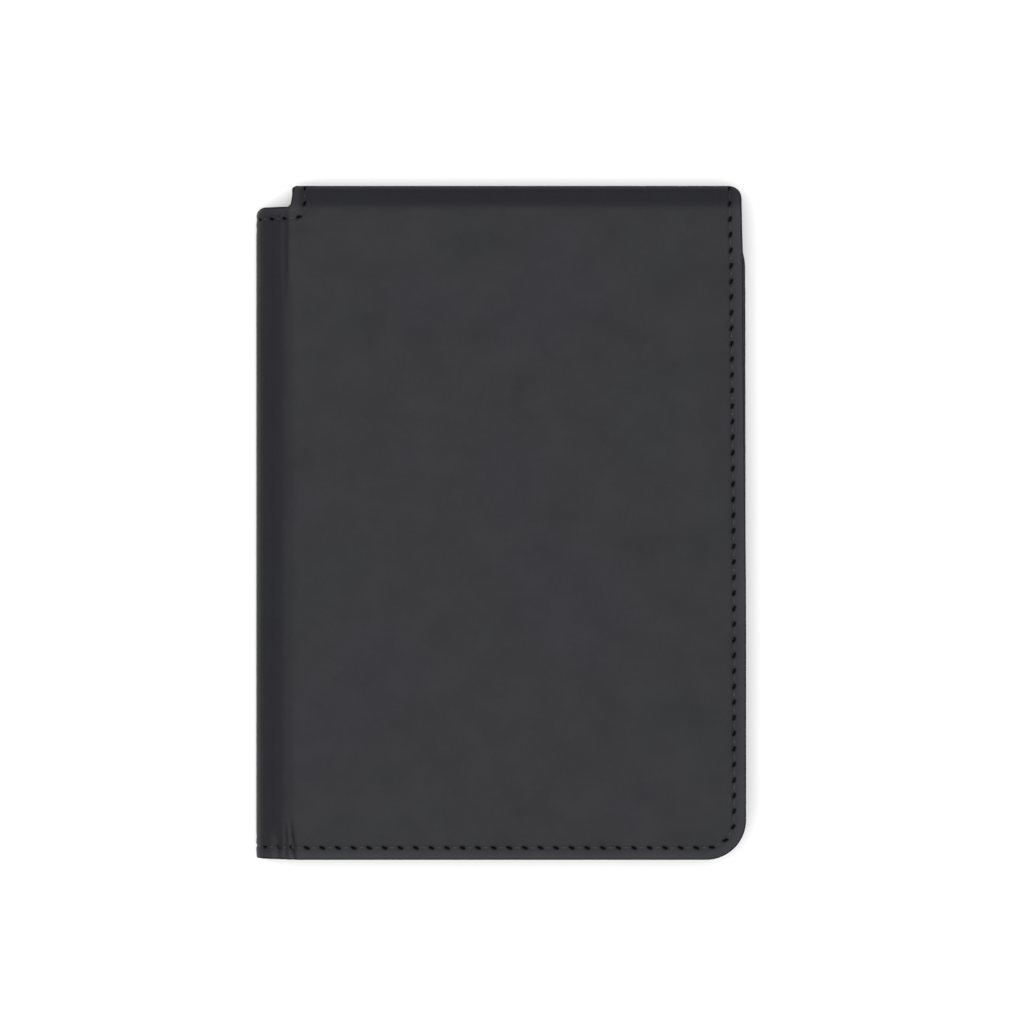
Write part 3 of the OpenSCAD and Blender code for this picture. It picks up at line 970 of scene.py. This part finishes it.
SHELL_LEATHER = leather("shell_leather", (0.0108, 0.0101, 0.0138), (0.0101, 0.0106, 0.0130),
                        (0.007, 0.007, 0.0075), 0.52, 0.15, 0.32)
PANEL_LEATHER = leather("panel_leather", (0.0074, 0.0072, 0.0080), (0.0071, 0.0073, 0.0076),
                        (0.004, 0.004, 0.0043), 0.48, 0.16, 0.4)
EDGE_PAINT = edge_paint("edge_paint", (0.004, 0.004, 0.0043), (0.009, 0.0088, 0.0086))
LINING_CLOTH = weave("lining_cloth", (0.008, 0.008, 0.009), (0.022, 0.022, 0.024), 3.0)
BOARD_CARD = cardboard("board_card")
THREAD = polyester("sewing_thread")


# ---- the outer leather

COVER_GRID = 1.5
FOLD_STEP = 0.35
HEAD_END = PATH["crease"]["s"] + PATH["crease"]["length"]
FOOT_START = PATH["foot"]["s"]
ALL_Y = (BOTTOM, TOP)


TURNED_ROLL = 0.2  # extra width of the rounding where the leather is turned in
HOLE_SHADE = (0.55, 1.15)  # from black to clear round a hole, where 1 is its rim
PRESSED_RUN = (0.2, 2.4)  # how far outside a seam the pressed margin starts, and where it is full


def shell_piece(name, outline, grids, cuts):
    obj, flat, on_face = build_sheet(name, outline, shell_outer, shell_inner, [SHELL_LEATHER, EDGE_PAINT],
                                     grids, cuts=cuts, roll=TURNED_ROLL, extra=seam_points(SHELL_SEAMS))
    signed, _ = outward_of_seam(flat, SHELL_SEAMS)
    add_mask(obj, "hole", (1 - smooth(hole_reach(flat, SHELL_SEAMS), *HOLE_SHADE)) * on_face)
    add_mask(obj, "pressed", smooth(signed, *PRESSED_RUN) * on_face)
    return obj


# Across each fold, along the leather and half-way between its two sides
# Half the stretch over which a layer bends at fold A, at fold B and at crease C
SHELL_BENDS, LINING_BENDS, PANEL_BENDS = (1.3, 1.25, 2.5), (1.2, 1.15, 2.2), (0.5, 0.5, 1.2)


def blend_at(obj):
    """Bends a mesh between two bodies over a short stretch on both sides of a fold."""
    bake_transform(obj)


def bend_group(pieces, half_a, half_b, half_c, nodes=None):
    """Blends the back, middle and front piece of one layer over their own fold.

    nodes are the CAD nodes that they stand for: lists for the back cover and the front cover,
    and between them the names of the spine's node and the hinge strip's node.
    """
    back, middle, front = pieces
    blend_at(back)
    blend_at(middle)
    blend_at(front)
    if nodes:
        on_back, on_spine, on_strip, on_front = nodes
        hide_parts(*on_back, on_spine)
        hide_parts(on_spine, on_strip)
        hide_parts(on_strip, *on_front)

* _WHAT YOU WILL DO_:
From the very first line of the data through the line with "PRESSED_RUN = (0.2, 2.4)" in it, please reproduce each line exactly and output nothing more.

* _TASK RESPONSE_:
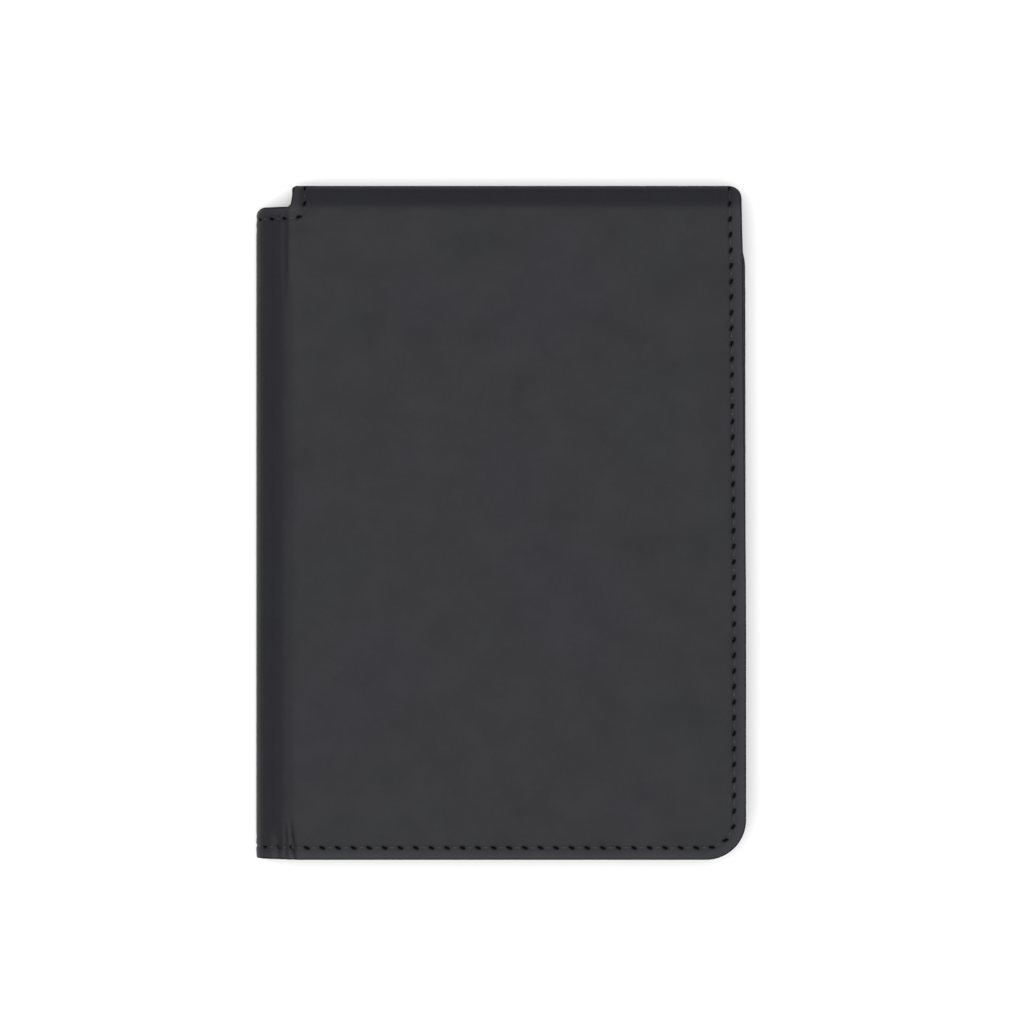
Write part 3 of the OpenSCAD and Blender code for this picture. It picks up at line 970 of scene.py. This part finishes it.
SHELL_LEATHER = leather("shell_leather", (0.0108, 0.0101, 0.0138), (0.0101, 0.0106, 0.0130),
                        (0.007, 0.007, 0.0075), 0.52, 0.15, 0.32)
PANEL_LEATHER = leather("panel_leather", (0.0074, 0.0072, 0.0080), (0.0071, 0.0073, 0.0076),
                        (0.004, 0.004, 0.0043), 0.48, 0.16, 0.4)
EDGE_PAINT = edge_paint("edge_paint", (0.004, 0.004, 0.0043), (0.009, 0.0088, 0.0086))
LINING_CLOTH = weave("lining_cloth", (0.008, 0.008, 0.009), (0.022, 0.022, 0.024), 3.0)
BOARD_CARD = cardboard("board_card")
THREAD = polyester("sewing_thread")


# ---- the outer leather

COVER_GRID = 1.5
FOLD_STEP = 0.35
HEAD_END = PATH["crease"]["s"] + PATH["crease"]["length"]
FOOT_START = PATH["foot"]["s"]
ALL_Y = (BOTTOM, TOP)


TURNED_ROLL = 0.2  # extra width of the rounding where the leather is turned in
HOLE_SHADE = (0.55, 1.15)  # from black to clear round a hole, where 1 is its rim
PRESSED_RUN = (0.2, 2.4)  # how far outside a seam the pressed margin starts, and where it is full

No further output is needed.